Think about the very best shopping mall in your city or country. Double the quality factor by two. Triple the excitement. Quadruple the consumer engagement. And still, I suspect, none will come even close to that of this new facility.
There’s so very, very much to talk about at Lotte World Tower. It is a tourist destination extraordinaire. Chinese and Japanese travellers buy day passes here and you can see why. Yesterday I spent an exhilarating (but time-wise wholly inadequate) hour walking the duty free store and the wider facilities with one of Lotte’s most respected and long-serving executives, JS Kim (Managing Director Merchandising Division 1 – Merchandising Strategy, Luxury Fashion, Perfume & Cosmetics), pictured below, and his colleagues Steve Park and Seung Min Do.
[That’ll do nicely: Selecting a bottle of Matua Lands & Legends Marlborough Sauvignon Blanc from New Zealand to go with lunch]
[Besides a magnificent array of wines, Peck at Lotte World Towers features the most brilliant interactive wine guide I have seen]
[The duty free store makes brilliant use of pillars to feature stunning digital imagery]
[Above and below: Lotte has dedicated a huge amount of space to Korean products, red-hot with Chinese consumers, including the best-seller Sulwhasoo]
There is so much to take in that I plan to take a more leisurely personal tour there today. I want to appreciate fully the incredible sight of a giant digital screen (the iPhone photo below hardly does it justice) that floats improbably down from the roof, carrying a series of changing (often beautiful) images and messages while dissolving into different shapes.
I want to revisit Star Avenue (below), Lotte Duty Free’s brilliantly interactive homage to the dual phenomenon of K-Pop (Korean pop music) and Hallyu (the so-called Korean wave that began with the popularity of Korean television drama in China).
[Place your hand into any of the prints in front of you and the named star appears from behind a curtain on the screen above]
[Above and below: I enter the ‘Red Submarine’ where I’m taken on a whirlwind flying tour with actress Park Shin Hye and actor Lee Min Ho, both hot names, especially with Chinese consumers]
I want to dine (as we did yesterday) again at the lovely Peck restaurant where guests are surrounded on all sides by a giant glass wine cellar, in which resides a thrilling range of great wines from around the world.
I want to study in greater detail the Rubber Duck project – centered on a 300 kilogram, 54-foot tall duck designed by Dutch artist Florentijn Hofman that floats surreally in the adjacent Seokchon Lake. This art installation has found its way to several world cities including Amsterdam, Auckland, Osaka, Sydney, Sao Paulo, Hong Kong and Pittsburgh since 2007 in a bid to ‘heal wounds’ and ‘relieve tension’ wherever it goes. It sure worked on me.

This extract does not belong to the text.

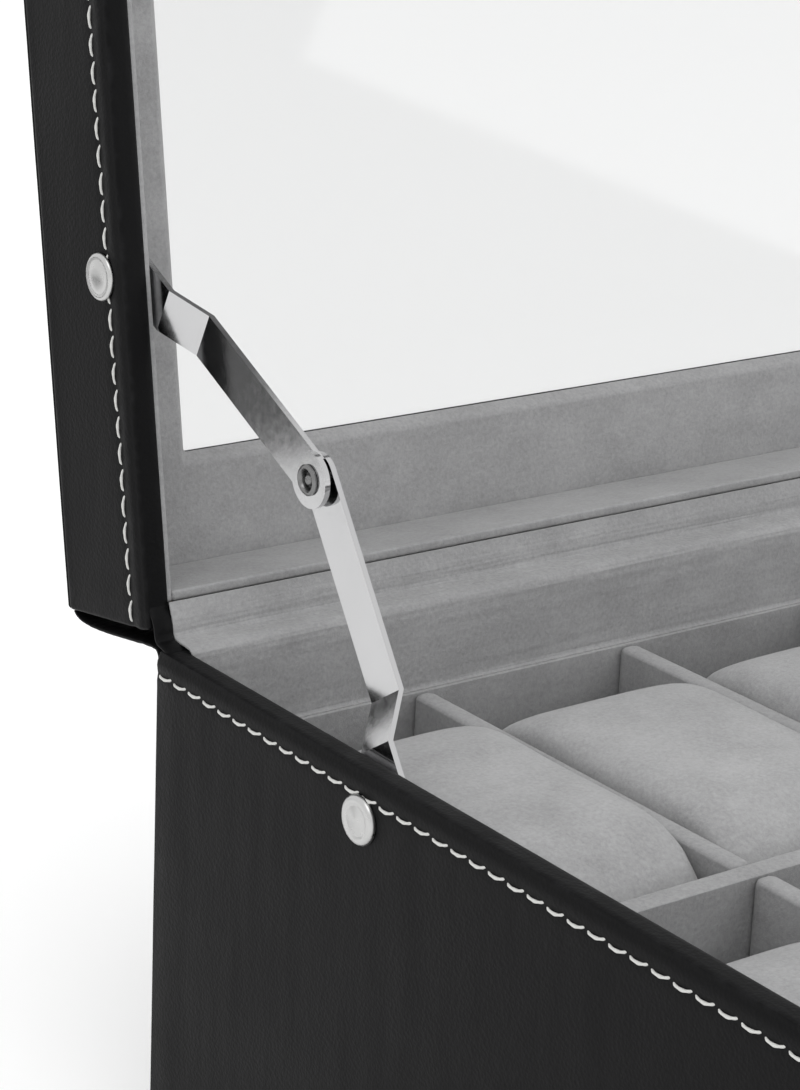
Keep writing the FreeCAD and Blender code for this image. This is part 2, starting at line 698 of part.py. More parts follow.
def make_lock():
    case_front = lining_front
    case_back = lining_front + D.case_depth
    case_low, case_high = tray_top + 0.4, lining_top - 0.2
    wall = D.case_wall
    bolt_front = case_front + 2
    fit = D.lock_fit

    outwards = Rotation(Vector(0, 0, 1), -90)
    face = Placement(Vector(0, -half_depth.value, D.lock_height.value), outwards)
    ring = turned("escutcheon", [
        (0, D.barrel_round + fit), (D.plate, D.barrel_round + fit), (D.plate, D.plate_round - 0.8),
        (D.plate / 2, D.plate_round), (0, D.plate_round)])
    keep(ring, "lock_escutcheon", face)

    shell = block("case_block", across(D.case_half), (case_front, case_back), (case_low, case_high))
    room = block("case_room", across(D.case_half - wall), (case_front + wall, case_back - wall),
                 (case_low + wall, case_high - wall))
    mouth = block("case_mouth", (D.staple_place - 0.7, D.staple_place + D.staple + 0.7),
                  (case_front + wall / 2, case_back - 0.9), (case_high - 2, case_high + 1))
    hole = rod("case_hole", D.barrel_round + fit, wall + 1,
               Vector(0, case_front.value - 1, D.lock_height.value), INTO_BOX)
    keep(cut("case_cut", shell, [room, mouth, hole]), "lock_case")

    keep(make_barrel(), "lock_barrel", face)
    keep(make_bolt(bolt_front), "lock_bolt")
    keep(make_staple(case_front), "lock_staple", LID_OPEN)


def make_barrel():
    """The turning barrel along X, its face with the key slot outwards and a crank pin at its tail."""
    body = new_body("barrel")
    face = sketch_on(body, "barrel_face", "YZ_Plane")
    draw_circle(face, 0, D.barrel_round)
    length = D.rim_width + D.wall_lining + D.tail
    pad(body, face, "barrel_pad", length, backwards=True)
    tip = sketch_on(body, "barrel_tip", "YZ_Plane")
    draw_circle(tip, 0, D.barrel_round)
    pad(body, tip, "barrel_nose", D.nose)
    key = sketch_on(body, "key_slot", "YZ_Plane")
    wide, tall = D.key_wide / 2, D.key_tall / 2
    draw_polygon(key, [(-wide, -tall), (wide, -tall), (wide, tall), (-wide, tall)])
    key.AttachmentOffset = Placement(Vector(0, 0, D.nose.value), Rotation())
    pocket(body, key, "key_pocket", D.key_deep)
    pin = sketch_on(body, "crank_face", "YZ_Plane")
    turn = math.radians(135)
    draw_circle(pin, 0, D.crank_pin)
    pin.AttachmentOffset = Placement(
        Vector(D.crank.value * math.cos(turn), D.crank.value * math.sin(turn), -length.value), Rotation())
    pad(body, pin, "crank_pad", D.bolt_thick + 0.9, backwards=True)
    return body


def make_bolt(front):
    """The sliding bolt, with an upright slot for the crank pin and a tongue for the staple."""
    body = new_body("bolt")
    sketch = sketch_on(body, "bolt_view", "XZ_Plane")
    low, high = D.lock_height + 1, D.lock_height + 6.4
    heel, shoulder, tip = -8, 4, 9
    tongue_low, tongue_high = low + 2.2, high - 0.8
    draw_polygon(sketch, [
        (heel, low), (shoulder, low), (shoulder, tongue_low), (tip, tongue_low),
        (tip, tongue_high), (shoulder, tongue_high), (shoulder, high), (heel, high)])
    pad(body, sketch, "bolt_pad", D.bolt_thick, backwards=True)
    slot = sketch_on(body, "bolt_slot", "XZ_Plane")
    rest = D.crank * -math.sin(math.radians(45))
    reach = D.crank_pin + 0.45
    draw_polygon(slot, [(rest - reach, low - 1), (rest + reach, low - 1),
                        (rest + reach, high - 1), (rest - reach, high - 1)])
    pocket(body, slot, "bolt_pocket", D.bolt_thick * 2)
    body.Placement = Placement(Vector(0, front.value, 0), Rotation())
    return body


def make_staple(case_front):
    """The lid's catch: a foot on the front lining with an eye that drops into the lock."""
    low, high = D.staple_place, D.staple_place + D.staple
    foot_low, foot_high = lid_rim + 2, lid_rim + 11
    arm_front, arm_back, arm_low = case_front + 0.9, case_front + 5.1, D.base_height - 8.6
    foot_reach, screw_place, screw_round = 7, 4.8, 1.2
    foot = block("staple_foot", (low - foot_reach, high + foot_reach), (case_front + 0.1, arm_front),
                 (foot_low, foot_high))
    arm = block("staple_arm", (low, high), (arm_front, arm_back), (arm_low, foot_high - 2))
    web = block("staple_web", (low, high), (arm_front - 0.4, arm_front + 0.1), (foot_low, foot_high - 2))
    joined = doc.addObject("Part::MultiFuse", "staple_joined")
    joined.Shapes = [foot, arm, web]
    eye = block("staple_eye", (low - 1, high + 1), (arm_front + 0.5, arm_back - 0.4),
                (arm_low + 1, arm_low + 6))
    middle = Vector(((low + high) / 2).value, case_front.value - 1, ((foot_low + foot_high) / 2).value)
    holes = [rod("staple_hole", screw_round, 4, middle + Vector(step, 0, 0), INTO_BOX)
             for step in (-screw_place, screw_place)]
    return cut("staple_cut", joined, [eye, *holes])


# ---- build, check and export ----

def check_document():
    doc.recompute()
    for item in doc.Objects:
        if any(state in ("Invalid", "Error") for state in item.State):
            raise ValueError(f"{item.Label} failed: {item.State}")
    for item in nodes:
        if item.Shape.isNull() or not item.Shape.isValid() or not item.Shape.Solids:
            raise ValueError(f"{item.Label} has no valid solid")


def main():
    make_base()
    make_base_linings()
    make_tray()
    make_pillows()
    make_lid()
    make_soft_hinge()
    make_stay(-1, "left")
    make_stay(1, "right")
    make_wall_rivets()
    make_drawer()
    make_lock()
    check_document()
    os.makedirs("parts", exist_ok=True)
    for item in nodes:
        item.Shape.exportStep(f"parts/{item.Label}.step")
        box = item.Shape.BoundBox
        print(f"{item.Label:26s} {len(item.Shape.Solids):3d} solids  {item.Shape.Volume:11.1f} mm3  "
              f"x {box.XMin:7.1f} {box.XMax:7.1f}  y {box.YMin:7.1f} {box.YMax:7.1f}  "
              f"z {box.ZMin:7.1f} {box.ZMax:7.1f}")
    print(f"{len(nodes)} nodes")


main()
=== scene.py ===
import json
import math
import random

import bmesh
import bpy
from mathutils import Matrix, Vector, noise


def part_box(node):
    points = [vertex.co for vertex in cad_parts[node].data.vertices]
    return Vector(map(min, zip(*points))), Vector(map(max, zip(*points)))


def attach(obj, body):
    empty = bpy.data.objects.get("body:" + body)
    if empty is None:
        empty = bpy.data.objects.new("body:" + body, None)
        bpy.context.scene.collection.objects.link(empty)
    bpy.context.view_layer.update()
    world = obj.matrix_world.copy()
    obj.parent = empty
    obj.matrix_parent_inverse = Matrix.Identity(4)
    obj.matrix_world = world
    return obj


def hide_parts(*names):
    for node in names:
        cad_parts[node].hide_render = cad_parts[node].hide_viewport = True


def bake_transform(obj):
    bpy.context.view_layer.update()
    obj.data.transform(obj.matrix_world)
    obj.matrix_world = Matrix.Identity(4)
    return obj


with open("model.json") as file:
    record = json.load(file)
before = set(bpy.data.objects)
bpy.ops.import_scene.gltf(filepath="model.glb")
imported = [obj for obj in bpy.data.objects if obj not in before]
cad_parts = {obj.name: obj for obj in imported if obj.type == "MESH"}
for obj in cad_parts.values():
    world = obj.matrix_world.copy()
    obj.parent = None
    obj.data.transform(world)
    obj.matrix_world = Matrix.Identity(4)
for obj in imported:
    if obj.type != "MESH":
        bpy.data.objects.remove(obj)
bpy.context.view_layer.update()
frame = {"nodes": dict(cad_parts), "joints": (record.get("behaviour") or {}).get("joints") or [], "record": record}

MM = 0.001
nodes = frame["nodes"]
chance = random.Random(12)

# ---- places taken from the frame ----

base_low, base_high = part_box("base_leather")
half_x, half_y, rim = base_high.x, base_high.y, base_high.z
skin_low = base_low.z
bay_low, bay_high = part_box("drawer_front")
lining_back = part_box("base_back_lining")[0].y

hinge = next(joint for joint in frame["joints"] if joint["name"] == "lid_hinge")
hinge_place = Vector(hinge["pos_m"])
SHUT_ANGLE = math.radians(hinge["range_deg"][1])
OPEN = (Matrix.Translation(hinge_place) @ Matrix.Rotation(-SHUT_ANGLE, 4, "X")
        @ Matrix.Translation(-hinge_place))


def shut_box(name):
    """A lid node's lowest and highest corners with the lid shut."""
    shut = OPEN.inverted()
    places = [shut @ vertex.co for vertex in nodes[name].data.vertices]
    return (Vector([min(p[i] for p in places) for i in range(3)]),
            Vector([max(p[i] for p in places) for i in range(3)]))


lid_low, lid_high = shut_box("lid_leather")
lid_rim, lid_top = lid_low.z, lid_high.z
glass_top = shut_box("lid_glass")[1].z
RIM_WIDTH = 4.3 * MM
SKIN = 0.8 * MM
WINDOW_SIDE, WINDOW_END = 22.8 * MM, 25.2 * MM
RIM_STITCH, LID_STITCH = 4.1 * MM, 4.85 * MM
CORNER = 0.9 * MM


# ---- materials ----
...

[Auckland in my home country of New Zealand is just one of the many cities the duck has visited]
Finally, I just want to take in at my leisure the exquisite interior design and merchandising of the whole complex, from a department store that actually transcends such a bland title to a duty free offer of unquestionable excellence. If Lotte could bring just some of this magic to the more constrained environment of an airport (and it is trying to do just that), the result would be something special.
Hey I might even stop off for a viewing at the Lotte Cinema in the building; spend some time inside the giant aquarium; visit the world’s largest indoor theme park; and last, but a million miles from least, take in the majestic views of Hangang River, Seokchon Lake and of the great sprawling city of Seoul.
As I write from my 17th floor Interim Glass Bureau at the Grand Hyatt hotel, I am gazing over my laptop at beautiful Mount Namsan, a swathe of orange and gold in the beauty that is the Korean capital in Autumn. I’m listening to the wonderful piano work of Maria Paloma, her softness of touch a sublime and fitting accompaniment to the visual feast in front of me. All tension is gone and there’s not a giant rubber duck in sight.